Several Tajiks are suspected of being among the Taliban militants who May 20-21 attacked Afghan troops in Yamgan District, Badakhshan Province, Afghan authorities said, according to Radio Free Europe/Radio Liberty (RFE/RL)'s Tajik service.

A group of militants – including Afghans who have attended Pakistani seminaries, Pakistanis, Tajiks, Uzbeks and Arabs -- stormed into Yamgan District early May 20, district chief Navruzmuhammad Haidari told RFE/RL.

Government forces inflicted heavy casualties on the militants, but the insurgents kidnapped at least 27 Afghan policemen, Haidari said.

Dushanbe vehemently opposes terrorist activities of Tajiks abroad, regardless of whether it concerns neighboring Afghanistan or Syria. As demonstrated by the latest arrest this week, the Tajik regime is afraid of battle-tested terrorists returning home and tries hard to contain Tajikistan-Syria jihad trips. Lately, new legislation was introduced to address the problem:
Tajikistan Amends Criminal Code To Address Nationals Fighting Abroad

The Tajik parliament has introduced a new clause into the country's Criminal Code, according to which Tajiks will face criminal persecution for taking part in military conflicts abroad.

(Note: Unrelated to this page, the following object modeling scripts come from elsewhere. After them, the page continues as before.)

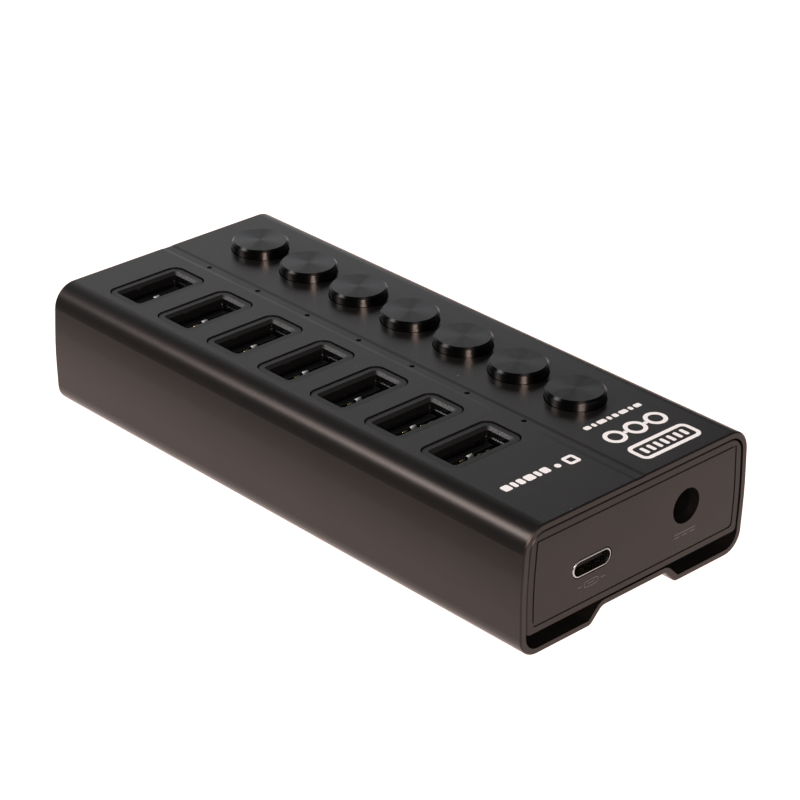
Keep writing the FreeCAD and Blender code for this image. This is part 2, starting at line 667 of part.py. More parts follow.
# ---- the whole hub ----
SINGLE_PARTS = {
    "case_sleeve": case_sleeve,
    "socket_end_plate": socket_end_plate,
    "plain_end_plate": lambda: end_plate(-1),
    "board_tray": board_tray,
    "main_board": main_board,
    "board_screws": board_screws,
    "usb_a_tongues": usb_a_tongues,
    "usb_a_contacts": usb_a_contacts,
    "indicator_leds": indicator_leds,
    "light_pipe_strip": light_pipe_strip,
    "usb_c_shell": usb_c_shell,
    "usb_c_tongue": usb_c_tongue,
    "usb_c_riser": usb_c_riser,
    "dc_jack_body": dc_jack_body,
    "dc_jack_pin": dc_jack_pin,
    "hub_chips": hub_chips,
    "capacitors": capacitors,
}
REPEATED_PARTS = {
    "port_bezel": port_bezel,
    "usb_a_shell": usb_a_shell,
    "button_cap": button_cap,
    "switch_plunger": switch_plunger,
    "switch_body": switch_body,
    "switch_spring": switch_spring,
}

os.makedirs("parts", exist_ok=True)
for part_name, make in SINGLE_PARTS.items():
    save(part_name, make())
for number in range(1, PORT_COUNT + 1):
    for part_name, make in REPEATED_PARTS.items():
        save(f"{part_name}_{number}", make(ROW_XS[number - 1]))
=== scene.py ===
"""The looks of a seven-port USB hub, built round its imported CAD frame.

Everything is in metres, in the CAD frame: +X towards the end with the upstream and power sockets,
-Y the side of the USB-A ports, +Y the side of the buttons, +Z up, and z = 0 the plane that the foot
rails stand on. Names that end in _MM are in millimetres.
"""

import json
import math

import bmesh
import bpy
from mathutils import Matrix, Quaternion, Vector


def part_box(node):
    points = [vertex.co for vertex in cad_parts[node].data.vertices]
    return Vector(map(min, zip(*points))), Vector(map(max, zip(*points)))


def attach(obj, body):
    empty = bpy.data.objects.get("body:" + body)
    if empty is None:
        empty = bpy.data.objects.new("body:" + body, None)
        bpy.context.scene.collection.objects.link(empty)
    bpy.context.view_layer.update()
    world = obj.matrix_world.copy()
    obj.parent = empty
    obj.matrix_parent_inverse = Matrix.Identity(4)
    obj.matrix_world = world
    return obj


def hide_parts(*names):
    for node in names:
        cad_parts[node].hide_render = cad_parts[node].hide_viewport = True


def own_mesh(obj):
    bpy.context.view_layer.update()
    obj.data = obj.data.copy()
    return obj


MM = 0.001
SQUARE_CORNERS = ((-1, -1), (1, -1), (1, 1), (-1, 1))

# ---- camera and studio ----
CAMERA_PLACE = (0.31962, -0.30543, 0.24470)
CAMERA_TARGET = (-0.01840, 0.02124, -0.00010)
CAMERA_ROLL_DEGREES = 1.03
CAMERA_LENS_MM = 129.16
CAMERA_NEAREST = 0.01
SENSOR_MM = 36.0
HUB_MIDDLE = (0.0, 0.0, 0.012)
FLOOR_SIZE = 6.0
FLOOR_DROP = 0.00002
FLOOR_COLOUR = (0.30, 0.28, 0.26)
FLOOR_GLOW = (1.28, 1.06, 1.00)
WORLD_COLOUR = (0.10, 0.10, 0.103)

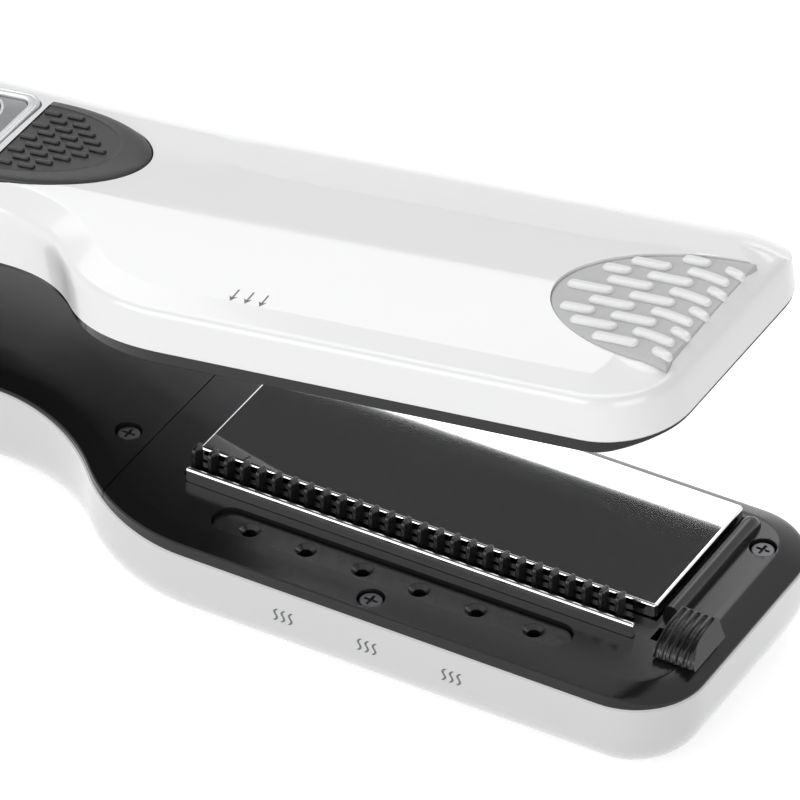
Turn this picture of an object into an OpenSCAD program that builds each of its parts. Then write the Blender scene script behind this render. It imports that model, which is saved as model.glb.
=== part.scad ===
// Steam hair straightener brush: two arms on a hinge pin, each with a heating plate.
// X runs from the hinge pin to the tip, +Z is up and the comb side is -Y.
// Each arm is drawn in arm space: Z = 0 is the plane where the closed arms meet and the
// arm lies below it. The upper arm is the mirrored arm, opened about the hinge pin.

/* [Arms] */
// From the hinge pin to the tip edge
arm_l = 295; // [288:1:310]
// From the hinge pin back to the tail edge
tail_l = 14; // [13:0.5:17]
// Width across the heads
head_w = 59; // [58:0.5:64]
// Width across the handles
handle_w = 39.2; // [38.8:0.2:41]
// Corner radius of the tip, in plan
tip_r = 13; // [11:0.5:15]
// Corner radius of the tail, in plan
tail_r = 12; // [10:0.5:13]
// Length over which the near edge swings out from handle to head
neck_l = 48; // [44:1:54]
// Depth of the lower shell below its rim at the head
lower_depth = 15; // [15:0.5:18]
// Depth of the upper shell above its rim at the head
upper_depth = 10; // [10:0.5:13]
// Crown of the upper shell's back
crown = 0.6; // [0.4:0.1:1]
// Edge rounding of the lower shell
lower_edge_r = 9; // [6:0.5:10]
// Edge rounding of the upper shell
upper_edge_r = 7; // [5:0.5:8]
// Wall of both shells
wall = 1.8; // [1.5:0.1:2.1]
// Gap from rim to rim at the heads of the closed arms
rim_gap = 11.2; // [11.2:0.1:12.4]
// How much each rim comes nearer to the other along the handle
rim_rise = 3.5; // [3:0.1:3.9]
// Opening angle at rest
open_angle = 8.4; // [6:0.1:9]

/* [Inner faces] */
// Drop of the head frame's face below the closing plane
frame_drop = 3; // [2.8:0.1:3.4]
// Drop of the handle cover's face below the closing plane
cover_drop = 1; // [0.8:0.1:1.4]
// Width of the sloping edge of frame and cover
bevel_w = 5; // [4:0.5:6]
// Upright edge of frame and cover above the rim
edge_h = 0.6; // [0.4:0.1:0.8]
// How much the slope flattens along the comb side of the heads
near_lift = 1.7; // [1.2:0.1:1.8]
// Depth of the lip that locates frame and cover in the shell
lip_h = 2; // [1.5:0.1:2.5]
// Thickness of the lip
lip_t = 1.2; // [1:0.1:1.6]
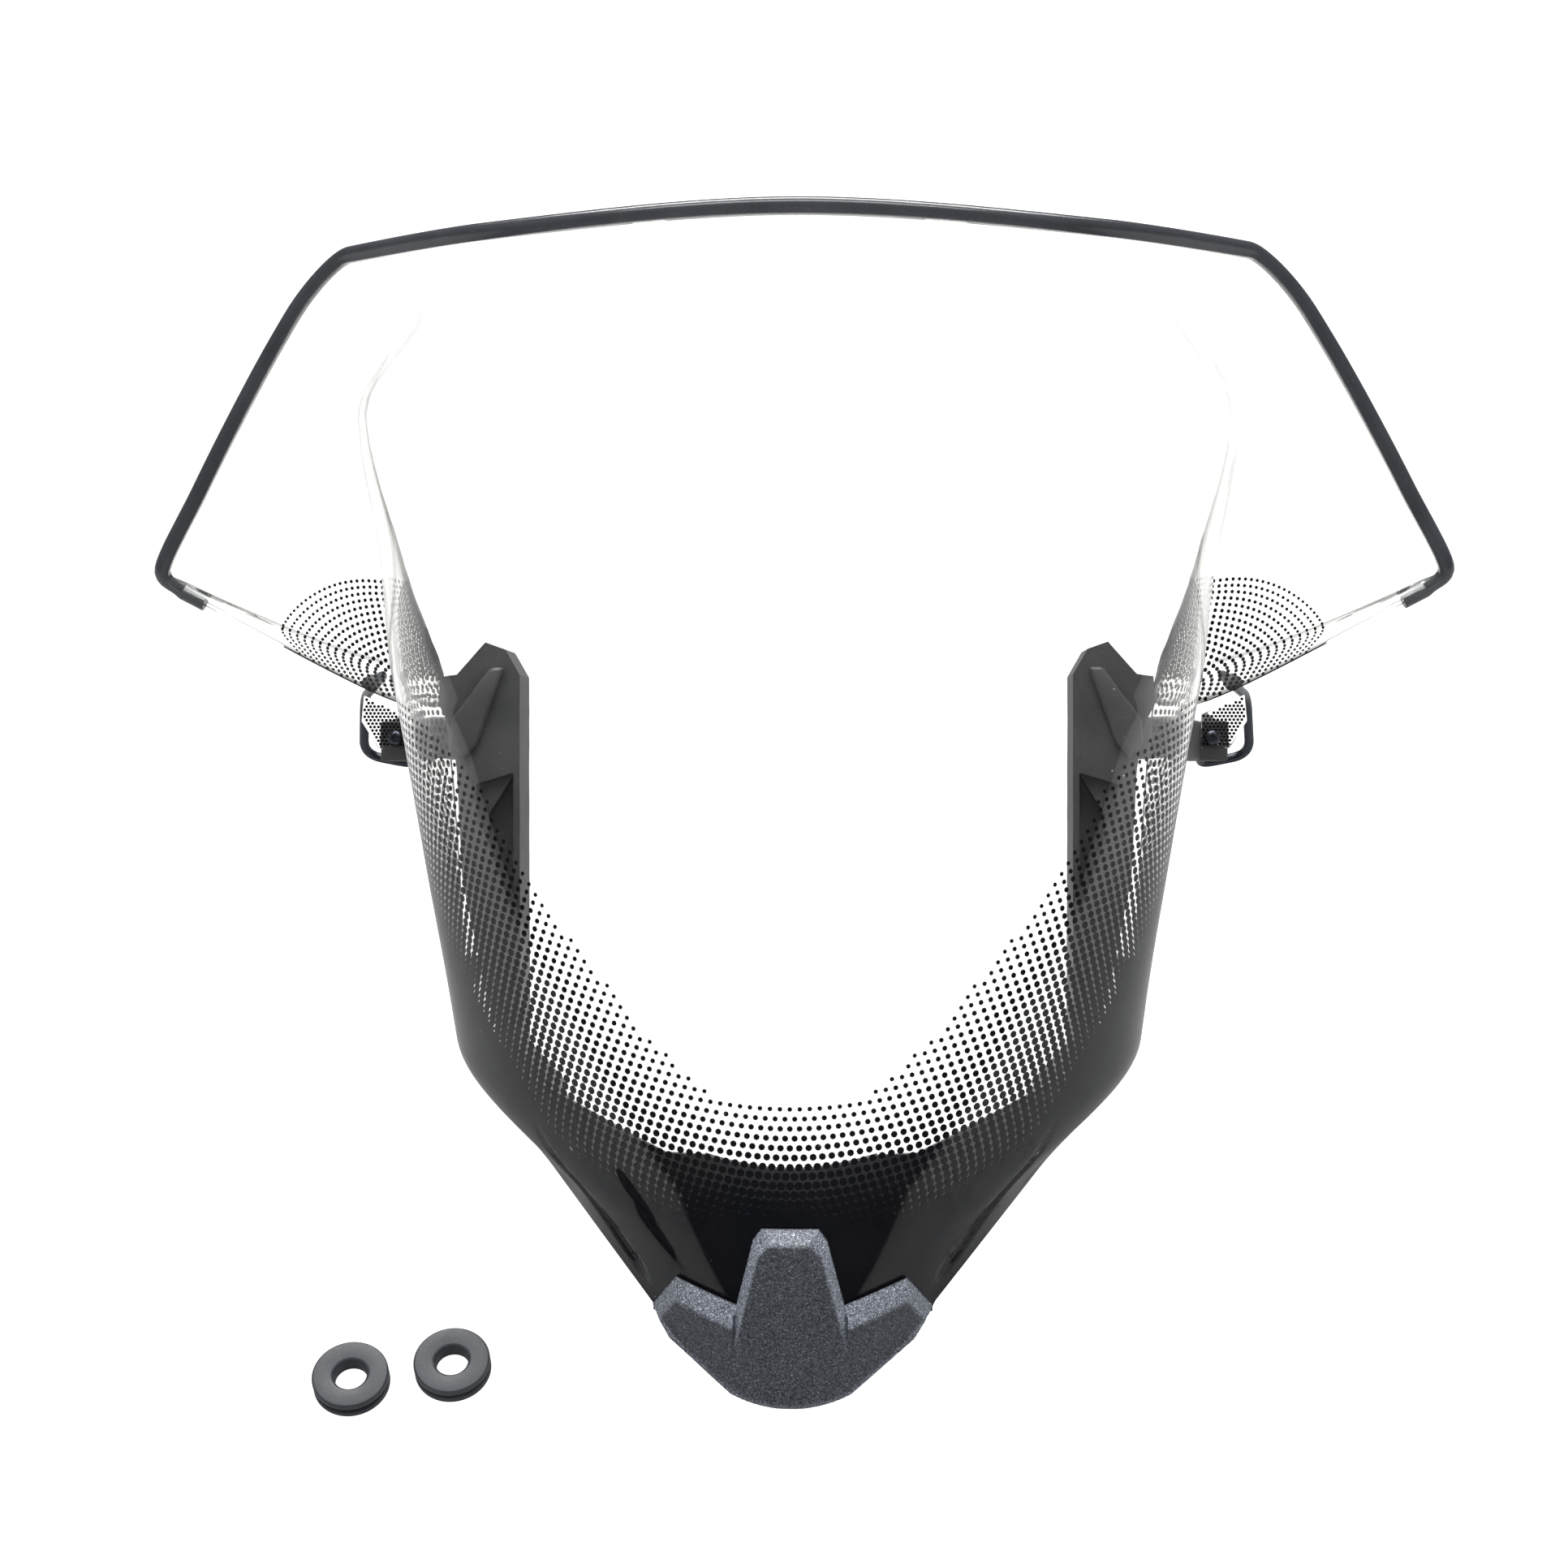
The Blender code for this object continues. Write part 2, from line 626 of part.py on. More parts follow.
def build_bracket(side, sign):
    """The bracket that reaches round the sheet's rear edge to the wire stay."""
    name = f"stay_bracket_{side}"
    mesh = prism(name, [(sign * x, depth) for x, depth in BRACKET_OUTLINE], *BRACKET_UP)
    # The prism is drawn in x and depth, so it is turned to stand on the face plane.
    mesh.transform(Matrix(((1, 0, 0, 0), (0, 0, -1, 0), (0, -1, 0, 0), (0, 0, 0, 1))))
    bracket = add_part(name, mesh, "frame_plastic")
    x, up = BRACKET_SCREW
    place = at(sign * x, up, BRACKET_SEAT)
    boolean(bracket, bore(f"bracket_hole_{side}", place, ALONG_DEPTH, HOLE_R, 0.06))
    place = at(sign * x, up, BRACKET_SEAT + GAP)
    bolt(f"bracket_screw_{side}", place, FROM_BEHIND, BRACKET_SCREW_L)


# The wire stay's route on the face plane, from the bracket to the wing clip.
WIRE_ROUTE = [
    (0.2500, 0.3420, 0.3125), (0.2475, 0.3343, 0.3365), (0.2795, 0.3405, 0.3310),
    (0.2735, 0.3760, 0.3000),
]
# The wing clip's (level, column) on the wing, its height and radius, and the straight run of
# the wire into it.
CLIP_PLACE = (ROOT_LEVEL + 0.10, 1.52)
CLIP_T = 0.006
CLIP_R = 0.0065
CLIP_RUN = 0.010
WIRE_START = 0.0012
BEND_R = 0.010


def rounded_route(points, radius):
    """The route with each corner replaced by an arc-like run of five points."""
    route = [points[0]]
    for before, corner, after in zip(points, points[1:], points[2:]):
        back = (before - corner).normalized()
        ahead = (after - corner).normalized()
        reach = min(radius, (before - corner).length * 0.45, (after - corner).length * 0.45)
        start = corner + back * reach
        end = corner + ahead * reach
        for k in range(5):
            f = k / 4
            route.append(start.lerp(corner, f).lerp(corner.lerp(end, f), f))
    route.append(points[-1])
    return route


def build_stay(side, sign):
    """The bent wire under the wing, and the clip that holds its end to the wing's lip."""
    normal = at(*sheet_normal(*CLIP_PLACE))
    surface = at(*sheet_place(*CLIP_PLACE))
    clip_foot = surface - normal * (SHEET_T + 2 * GAP)
    clip_end = clip_foot - normal * CLIP_T
    mirror = Vector((sign, 1, 1))
    turned(
        f"wing_clip_{side}",
        [(0, CLIP_T), (CLIP_R * 0.6, CLIP_T), (CLIP_R, CLIP_T * 0.45), (CLIP_R, 0), (0, 0)],
        "frame_plastic",
        clip_foot * mirror,
        -normal * mirror,
    )
    points = [at(*place) for place in WIRE_ROUTE]
    points[0] += at(0, 0, WIRE_START)
    points += [clip_end - normal * CLIP_RUN, clip_end - normal * GAP]
    curve = bpy.data.curves.new(f"wire_stay_{side}", "CURVE")
    curve.dimensions = "3D"
    curve.bevel_depth = WIRE_R
    curve.bevel_resolution = 2
    curve.use_fill_caps = True
    spline = curve.splines.new("POLY")
    route = [point * mirror for point in rounded_route(points, BEND_R)]
    spline.points.add(len(route) - 1)
    for point, place in zip(spline.points, route):
        point.co = (*place, 1)
    wire = bpy.data.objects.new(f"wire_stay_{side}", curve)
    curve.materials.append(material(wire.name, "wire_steel"))
    wire.parent = FACE_PLANE
    PARTS.objects.link(wire)


TAB_OUTLINE = [(0.241, 0.364), (0.267, 0.376), (0.2685, 0.360), (0.258, 0.3435), (0.241, 0.3435)]
TAB_DEPTH = 0.2605
TAB_RIVET = (0.2475, 0.350)
RIVET_L = 0.020


def build_tab(side, sign):
    """The small clear tab beside the stay, riveted to the bracket."""
    name = f"side_tab_{side}"
    outline = mirror_outline(TAB_OUTLINE, sign)
    tab = add_part(name, prism(name, outline, TAB_DEPTH, TAB_DEPTH + SHEET_T), "clear")
    x, up = TAB_RIVET
    place = at(sign * x, up, TAB_DEPTH)
    hole = bore(f"tab_hole_{side}", place, ALONG_DEPTH, HOLE_R, 0.05)
    boolean(tab, hole)
    boolean(bpy.data.objects[f"stay_bracket_{side}"], hole)
    place = at(sign * x, up, TAB_DEPTH - GAP)
    bolt(f"tab_rivet_{side}", place, ALONG_DEPTH, RIVET_L, head=0.0045)


# The bonded pad between an arm and the side wall: its level and depth, and where the arm's
# side face is.
PAD_LEVEL = 2.45
PAD_DEPTH = 0.128
PAD_FOOT = 0.178
PAD_R = 0.008
PAD_CLEARANCE = 0.0035


def wall_inside(t, depth):
    """(x, up) on the inside of the side wall at level t, at the given depth."""
    low, high = 0.5, 1.0
    for _ in range(30):
        middle = (low + high) / 2
        if body_place(t, middle).z < depth:
            low = middle
        else:
            high = middle
    place = body_place(t, high)
    return place.x - SHEET_T, place.y


def build_pad(side, sign):
    """The pad between an arm and the wall beside it."""
    wall, up = wall_inside(PAD_LEVEL, PAD_DEPTH)
    length = wall - PAD_FOOT - PAD_CLEARANCE
    profile = [(0, length), (PAD_R * 0.9, length), (PAD_R, 0), (0, 0)]
    place = at(sign * (PAD_FOOT + GAP), up, PAD_DEPTH)
    turned(f"wall_pad_{side}", profile, "soft_rubber", place, (sign, 0, 0))


# The two loose rubber grommets on the ground beside the nose: x, and y behind the nose.
GROMMETS = [("grommet_1", -0.229, 0.017), ("grommet_2", -0.177, 0.026)]
GROMMET_R = 0.020
GROMMET_HOLE = 0.0085
GROMMET_H = 0.010
GROMMET_STEPS = 28
GROOVE_R = 0.0150


def build_grommet(name, x, y):
    """One loose grommet, with a groove round it and a bevelled hole."""
    rim = 0.0012
    flange = GROMMET_H * 0.36
    profile = [
        (GROMMET_HOLE + rim, GROMMET_H), (GROMMET_R - rim, GROMMET_H), (GROMMET_R, GROMMET_H - rim),
        (GROMMET_R, GROMMET_H - flange), (GROOVE_R, GROMMET_H - flange), (GROOVE_R, flange),
        (GROMMET_R, flange), (GROMMET_R, rim), (GROMMET_R - rim, 0), (GROMMET_HOLE + rim, 0),
        (GROMMET_HOLE, rim), (GROMMET_HOLE, GROMMET_H - rim),
    ]
    place = (x, y - NOSE_AHEAD, 0)
    turned(name, profile, "soft_rubber", place, (0, 0, 1), steps=GROMMET_STEPS, parent=None)


build_screen()
build_trim()
build_nose_cap()
build_nose_clip()
build_bridge()
for side_name, side_sign in SIDES:
    build_arm(side_name, side_sign)
    build_bracket(side_name, side_sign)
    build_stay(side_name, side_sign)
    build_tab(side_name, side_sign)
    build_pad(side_name, side_sign)
for grommet in GROMMETS:
    build_grommet(*grommet)
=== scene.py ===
"""The looks of the wrap-around windshield screen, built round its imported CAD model.

Metres, +Z up, the front faces -Y. As in the CAD, most of it is laid out on the face plane,
which leans back from the nose by 45 degrees. A place there is (x, up the face, depth behind
the face). The screen's surface is a rule over two numbers: t, the level from its bottom edge
to its top edge, and c, 0 on the middle line, 1 on the side line, 2 on a wing's outer edge.
"""

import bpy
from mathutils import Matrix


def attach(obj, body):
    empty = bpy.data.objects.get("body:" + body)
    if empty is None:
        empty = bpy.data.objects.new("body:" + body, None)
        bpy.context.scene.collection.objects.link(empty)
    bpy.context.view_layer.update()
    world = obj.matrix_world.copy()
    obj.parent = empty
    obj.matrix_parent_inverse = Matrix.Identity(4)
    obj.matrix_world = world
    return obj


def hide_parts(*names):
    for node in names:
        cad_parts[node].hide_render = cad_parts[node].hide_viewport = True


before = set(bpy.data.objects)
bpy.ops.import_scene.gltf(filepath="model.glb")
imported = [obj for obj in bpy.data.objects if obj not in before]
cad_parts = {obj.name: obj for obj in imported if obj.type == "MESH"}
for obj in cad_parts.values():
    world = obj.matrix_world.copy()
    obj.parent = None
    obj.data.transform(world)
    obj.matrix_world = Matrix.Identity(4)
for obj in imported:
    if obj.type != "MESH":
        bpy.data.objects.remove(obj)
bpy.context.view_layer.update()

import math

import bmesh
import bpy
import numpy as np
from mathutils import Matrix, Vector
from mathutils.bvhtree import BVHTree

# The shape, as the CAD has it

K = math.sqrt(0.5)
LIFT = 0.0045
NOSE_AHEAD = 0.267
GAP = 0.0003
SHEET_T = 0.003
TRIM_R = 0.0043

LEVELS = [
    dict(centre=(0.009, 0.004), side=(0.071, 0.044, 0.040), turn=42, pull=(0.024, 0.030, 0.024)),
    dict(centre=(0.056, -0.004), side=(0.1335, 0.111, 0.102), turn=66, pull=(0.055, 0.055, 0.010)),
    dict(centre=(0.105, -0.010), side=(0.195, 0.178, 0.165), turn=90, pull=(0.085, 0.085, 0)),
    dict(centre=(0.225, -0.018), side=(0.199, 0.280, 0.167), turn=108, pull=(0.120, 0.120, 0)),
    dict(centre=(0.330, -0.020), side=(0.208, 0.383, 0.170), turn=117, pull=(0.150, 0.125, 0)),
    dict(centre=(0.352, -0.020), side=(0.2155, 0.405, 0.168), turn=112, pull=(0.150, 0.125, 0)),
    dict(centre=(0.430, -0.015), side=(0.2315, 0.450, 0.160), turn=98, pull=(0.150, 0.120, 0)),
    dict(centre=(0.528, -0.004), side=(0.245, 0.524, 0.120), turn=85, pull=(0.120, 0.090, 0)),
    dict(centre=(0.622, 0.012), side=(0.170, 0.6185, 0.062), turn=30, pull=(0.060, 0.055, 0)),
]
ROOT = 4
TOP = len(LEVELS) - 1
WING = [
    dict(edge=(0.3665, 0.4345, 0.212), heading=(0.89, 0.45, -0.02), pull=(0.025, 0.100, 0.045)),
    dict(edge=(0.3768, 0.4462, 0.204), heading=(0.91, 0.40, 0.00), pull=(0.022, 0.090, 0.036)),
    dict(edge=(0.3500, 0.4945, 0.188), heading=(1.0, 0.30, 0.10), pull=(0.020, 0.060, 0.004)),
    dict(edge=(0.3090, 0.5615, 0.165), heading=(1.0, 0.10, 0.35), pull=(0.022, 0.030, 0)),
    dict(edge=(0.2680, 0.6190, 0.140), heading=(0.8, -0.02, 0.60), pull=(0.030, 0.040, 0)),
]
CORNER_CUT = 0.16
CORNER_LEVEL = 7.45

# The sampling of the fine sheet: rows in each level, columns of the body and of the wing.
ROWS = [14, 16, 20, 12, 14, 34, 12, 16]
BODY_COLUMNS = 88
WING_COLUMNS = 30


def through(values, t):
    """A smooth curve through rows of numbers, one row at each whole t, at all of an array."""
    values = np.asarray(values, float)
    step = np.diff(values, axis=0)
    both = step[1:] * step[:-1]
    total = np.where(both > 0, step[1:] + step[:-1], 1)
    slopes = np.vstack([step[:1], np.where(both > 0, 2 * both / total, 0), step[-1:]])
    i = np.clip(t.astype(int), 0, len(values) - 2)
    f = (t - i)[:, None]
    return (
        values[i] * (2 * f**3 - 3 * f**2 + 1)
        + values[i + 1] * (3 * f**2 - 2 * f**3)
        + slopes[i] * (f**3 - 2 * f**2 + f)
        + slopes[i + 1] * (f**3 - f**2)
    )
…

Tajikistan’s Deputy Justice Minister Abdumanon Holiqov told RFE/RL that the bill was adopted in an effort to curb the flow of Tajik citizens to Syria, where they have joined the Islamic insurgency.
But at the moment, the Tajik authorities are more concerned with Tajik citizens fighting at home than abroad. On Wednesday, three people were killed and several injured in Khorugh, the capital of Gorno-Badakhshan. Police had tried to detain local residents suspected of drug trafficking resulting in a deadly shootout. This triggered massive riots. Angry locals took to the streets and set fire to several government buildings, including the city court, the police station and the local prosecutor's office. Dushanbe has long been struggling to exercise power over Gorno-Badakhshan. In 2012, the region saw heavy fighting between government troops and insurgents and now a similar situation is shaping up:
At Least One Dead In Fresh Violence in Tajikistan's Gorno-Badakhshan

At least one person was killed and two injured when a crowd attacked a security forces' building in Tajikistan's eastern Gorno-Badakhshan region overnight.

RFE/RL's Tajik Service reported on May 24 that a group of protesters marched on the building on the National Security Service in the regional capital Khorugh and shooting started.

Witnesses reported that one of the protesters threw a grenade at the security forces' building and some protesters opened fire on the facility.